An exhibition of the proposed projects developed by the teams will be installed in MoMA’s galleries for architecture and design from 24 March - 10 August 2010. 

In order to provide the context for understanding the problems and issues that the teams were required to address during the workshop phase of Rising Currents, the exhibition will begin with a background presentation of the Latrobe Team’s project, including its final master plan and schematic proposals, a detailed atlas of the New York and New Jersey Upper Bay, historical images, and Geographic Information Systems (GIS) generated maps examining the current layers of density, transportation networks, topographic and bathymetric data, 100- and 500-year flood zones, and Category 1, 2, 3, and 4 hurricane storm surge zones, as well as projected flooding based on incremental sea level rise. 
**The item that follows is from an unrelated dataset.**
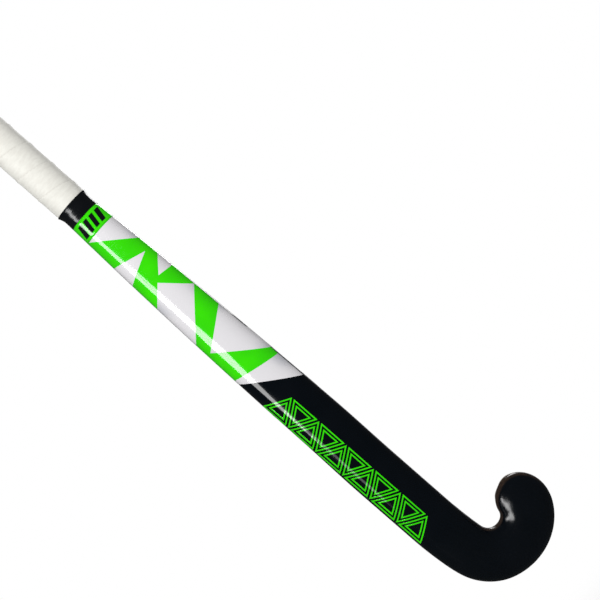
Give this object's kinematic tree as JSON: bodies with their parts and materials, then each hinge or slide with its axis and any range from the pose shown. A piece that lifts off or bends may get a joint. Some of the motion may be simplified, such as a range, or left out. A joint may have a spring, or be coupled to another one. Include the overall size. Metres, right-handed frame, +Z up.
{
  "type": "field hockey stick",
  "caption": "Right-handed composite field hockey stick: flat playing face, rounded back, hooked head, bowed shaft, spiral-wrapped grip.",
  "frame": {"origin": "on the handle's axis, halfway along the exposed grip, where a hand or a holder grips the stick", "axes": "+Z up along the handle to the butt, the flat playing face towards -Y, the rounded back towards +Y, the toe of the hook towards -X"},
  "size_m": [0.1138, 0.0693, 0.9262],
  "materials": {
    "laminate_black": "clear-coated blue-black composite, glossy on the shaft and dull on the head",
    "braided_tube": "cured braided composite, bare",
    "damping_rubber": "soft elastomer strip",
    "core_foam": "rigid closed-cell foam",
    "aramid": "yellow woven aramid, resin-wetted",
    "plug_plastic": "moulded plastic",
    "cap_rubber": "off-white rubber",
    "grip_felt": "soft felt backing",
    "grip_white": "white synthetic leather tape, matt and slightly tacky",
    "tape_black": "glossy black vinyl tape",
    "decal_green": "neon green ink under clear coat",
    "decal_black": "black ink under clear coat",
    "decal_white": "white ink under clear coat",
    "decal_satin": "satin dark grey",
    "decal_silver": "pearl silver-white ink under clear coat"
  },
  "bodies": {
    "root": {"outer_laminate": "laminate_black", "inner_tube_heel": "braided_tube", "inner_tube_toe": "braided_tube", "damping_strip": "damping_rubber", "head_core": "core_foam", "head_aramid_sleeve": "aramid", "handle_foam": "core_foam", "butt_plug": "plug_plastic", "butt_cap": "cap_rubber", "grip_underlay": "grip_felt", "grip_tape": "grip_white", "finishing_tape": "tape_black", "collar_band_decal": "decal_green", "collar_mark_decal": "decal_black", "face_white_decal": "decal_white", "face_emblem_decal": "decal_green", "face_satin_band": "decal_satin", "back_silver_decal": "decal_silver", "back_green_decal": "decal_green", "back_outline_decal": "decal_green"}
  },
  "joints": []
}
At the center of the exhibition will be the physical and digital models and drawings produced by the four teams, whose members will also be involved in designing the exhibition with members of MoMA’s Department of Exhibition Design and Production. The exhibition, therefore, not only will present innovative work for design interventions in the New York/New Jersey harbor and estuaries, but also will contribute a new model of exhibition with public participation in every level from the workshop through to the final exposition. 

Included in the exhibition will be designs for soft infrastructure solutions for a site that encompasses Lower Manhattan, by Adam Yarinsky, Principal at Architecture Research Office (ARO), who worked on the Palisade Bay research study with Guy Nordenson and Catherine Seavitt. 

The Rising Currents exhibition inaugurates a new series of Architecture and Design exhibitions at MoMA called Issues in Contemporary Architecture, which will focus on timely topics in contemporary architecture with an emphasis on the urban dimension in order to increase public dialogue around seminal issues in architecture.